Backfill operations
Backfill operations rebuild or update Chive's indexes from upstream data sources. These are long-running tasks managed by the BackfillManager service, triggered via the admin dashboard or XRPC endpoints.
When to use backfill operations
| Scenario | Operation |
|---|---|
| A new PDS starts hosting Chive records | PDS Scan |
| Indexed records may be out of date | Freshness Scan |
| Citation data needs to be extracted or re-extracted | Citation Extraction |
| Elasticsearch index is corrupted or schema changed | Full Reindex |
| Governance PDS has new authority records | Governance Sync |
| A specific user's records need re-indexing | DID Sync |
All backfill operations are read-only. They fetch data from user PDSes and external services; they never write to user PDSes.
Operation types
PDS scan
Scans registered PDSes for pub.chive.* records and indexes them into PostgreSQL and Elasticsearch.
How it works:
- Queries the PDS registry for PDSes due for scanning
- Scans up to 10 PDSes per batch with concurrency of 2
- For each PDS, lists all repositories and checks for
pub.chive.*collections - Indexes discovered records into the local database
- Updates PDS registry with scan results
Trigger: pub.chive.admin.triggerPDSScan or the "Trigger Scan" button on the Backfill Operations page.
Freshness scan
Detects stale records (records whose local index may not match the source PDS) and refreshes them.
How it works:
- Calls
PDSSyncService.detectStaleRecords()to find records that need refreshing - For each stale record, fetches the current version from the source PDS
- Updates the local index with the fresh data
- Reports progress as a percentage of total stale records processed
Trigger: pub.chive.admin.triggerFreshnessScan
Citation extraction
Extracts citation data from all indexed eprints using GROBID, Crossref, and Semantic Scholar.
How it works:
- Fetches all eprint URIs from PostgreSQL in batches of 500
- For each eprint, runs the
CitationExtractionServicewith all three sources enabled - Extracted citations are stored in the citations index
- Reports progress every 10 eprints
Trigger: pub.chive.admin.triggerCitationExtraction
This operation can be slow for large datasets because it makes external API calls for each eprint. Plan for extended runtimes.

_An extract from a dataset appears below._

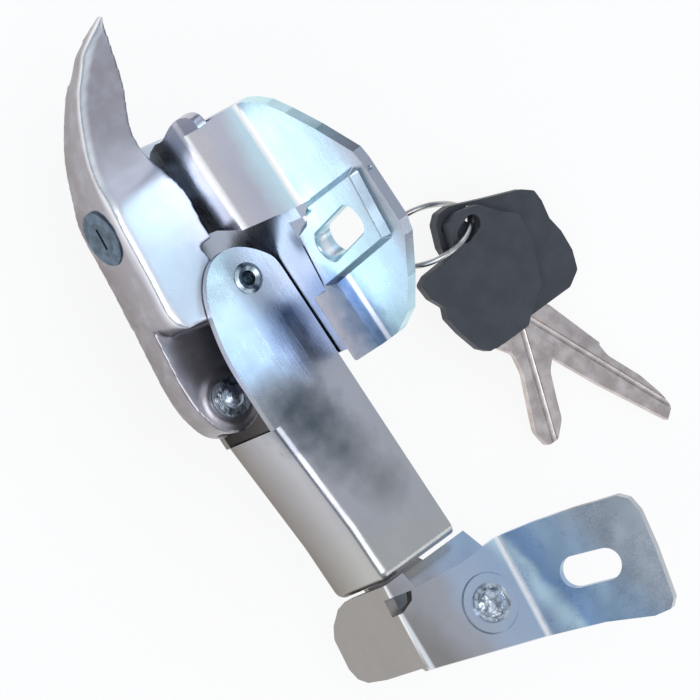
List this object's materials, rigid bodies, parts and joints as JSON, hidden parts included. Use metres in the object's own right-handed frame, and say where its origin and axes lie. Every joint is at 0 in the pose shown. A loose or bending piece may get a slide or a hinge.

Full reindex (Elasticsearch)
Rebuilds the Elasticsearch search index from the PostgreSQL source of truth.
How it works:
- Fetches all eprint URIs from PostgreSQL in batches of 500
- For each eprint, loads the full record from the eprint service
- Builds an
IndexableEprintDocumentwith title, abstract, keywords, author, and field nodes - Indexes the document into Elasticsearch
- Reports progress every 50 eprints
Trigger: pub.chive.admin.triggerFullReindex
Use when: Elasticsearch mapping changes require a full reindex, or the ES index has become corrupted or empty.
Governance sync
Synchronizes authority records from the Chive Governance PDS.
How it works:
- Creates a temporary
GovernanceSyncJobwith the configuredGRAPH_PDS_URL - Runs a single sync cycle (not the periodic timer)
- Fetches
pub.chive.graph.authorityRecordrecords from the Governance PDS - Updates the local knowledge graph (nodes and edges)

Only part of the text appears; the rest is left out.